Sunday, June 12, 2011

Puddings requested by Annie Byles

Annie put in a request for some Dukan friendly puddings so here are some: 

Snow Pudding

  • 1 Tablespoon plain gelatin powder with 1/4 cup cold water
  • 1 C boiling water
  • Artificial sweetener to equal a cup of sugar (zero carb sweetener such as liquid sucralose is best
  • 1/4 cup lemon juice
  • 3 egg whites
1. Mix the gelatin with the cold water in a large mixing bowl. Let sit for about 2 minutes to soften.

2. Add boiling water and stir to dissolve.

3. Add sweetener and lemon juice. Place uncovered in refrigerator to cool. Stir every 10 minutes or so, until it begins to thicken (this could take up to an hour). My mother's recipe says the spoon should "leave a trail" when you stir it, but if the mixture is obviously thickening, it works.

4. With mixer on high, beat gelatin mixture until fully frothy, 1 to 2 minutes. A whisk attachment helps. You can use a regular whisk, but be prepared for some arm exercise!

5. Add egg whites and beat until stiff (soft peaks are good enough if they hold their shape fairly well). This might be another 2 to 5 minutes, so keep checking. Leave in bowl or transfer to another bowl or mold. Refrigerate -- you can serve it any time, but it will set up well in about 15 minutes.

Serve with custard sauce...

Sugar-Free Custard Sauce (Stirred Custard, Soft Custard)

This sugar-free custard sauce is the traditional way to use up the egg yolks left while making snow pudding and make a sauce for it at the same time. It's not difficult, but follow the directions carefully, or you may have scrambled egg!
  • 3 egg yolks
  • 3/4 milk and 1/4 cup cream or 1 cup milk
  • 1/4 t vanilla
  • 1/8 t salt
  • Artificial sweetener to equal 2 T sugar
1) Heat the milk or milk and cream until scalding - if it's steaming, it's probably there. I do it in the microwave.

2) Add the vanilla, sweetener, and salt to the milk.

3) Beat the egg yolks. Add a little of the milk and mix well (this is called "tempering" the eggs so they don't cook). Repeat, adding a little more milk so you gradually bring the eggs up to temperature.

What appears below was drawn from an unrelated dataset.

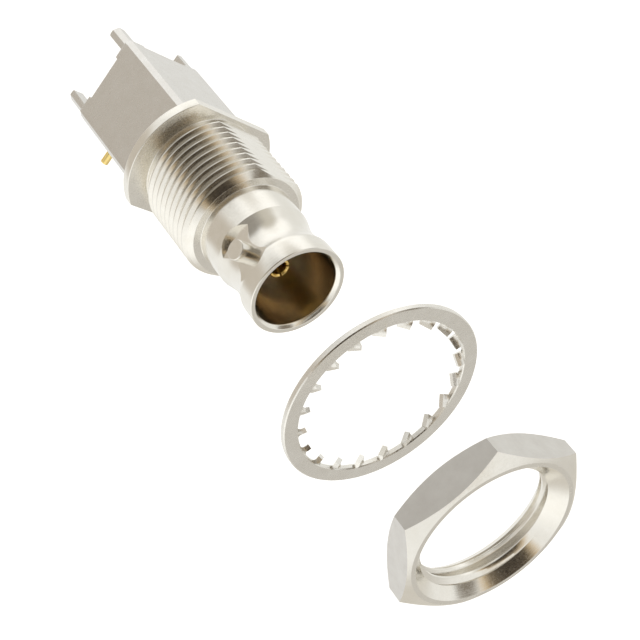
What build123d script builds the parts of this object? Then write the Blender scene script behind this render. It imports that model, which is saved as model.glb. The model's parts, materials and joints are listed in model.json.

4) Put a small amount of water in the bottom of a double boiler or a pot on which you can put a bowl. Heat. The water should not touch the bottom of the bowl. Add milk and egg mixture and stir or whisk over hot/boiling water until mixture begins to thicken, then remove from heat and stir until it coats a spoon. Refrigerate.

Sugar-Free Instant Pumpkin Pudding

This isn't an ultra low-carb dessert, but it's high in nutrition for the 8 grams of usable carbohydrate in it, and it is very easy to make. Sometimes convenience foods are nice! Thanks to Fiona Haynes,'s Low Fat Cooking Guide, for the idea for this recipe. Any "milky" liquid will work. I used unsweetened soy milk for a low carb count, but milk, unsweetened almond milk, or water mixed with cream (3 to one is good) all work. Adjust the carb counts accordingly. See: Carb Counts in Milks
Prep Time: 5 minutes
Total Time: 5 minutes
  • 1 15-16 oz can pumpkin
  • 2 cups unsweetened soy milk (or see note above)
  • 1½ teaspoons cinnamon
  • ¼ teaspoon nutmeg
  • ¼ teaspoon ginger
  • 1 box instant (no-cook) sugar-free butterscotch or vanilla pudding, 6 serving size
  • If using butterscotch, add 1 teaspoon vanilla
In a medium bowl, whisk together the pumpkin, spices, and half the milk. While whisking, add the pudding mix and the rest of the milk. Whisk well to fully combine. (You can also use a stick blender.) The pudding will continue to thicken a little over time. You can add more liquid and/or spices for the consistency and flavor you prefer.

Low-Fat Chocolate Pudding

3 tbsp cornstarch
3 tbsp sugar substitute
2 tbsp Cocoa Powder, unsweetened
2 cup fat free milk
1 tsp vanilla extract

1 In a saucepan, thoroughly combine the cornstarch, sugar, and cocoa. Add the milk and stir until very smooth. Cook on medium heat, stirring constantly, until the pudding comes to a boil. Then lower the heat and gently simmer, stirring continuously, for 3 or 4 minutes.
2 Stir in the vanilla, pour the hot pudding into a decorative serving bowl or individual custard cups, and serve warm or chill for about 2 hours, until cold and set.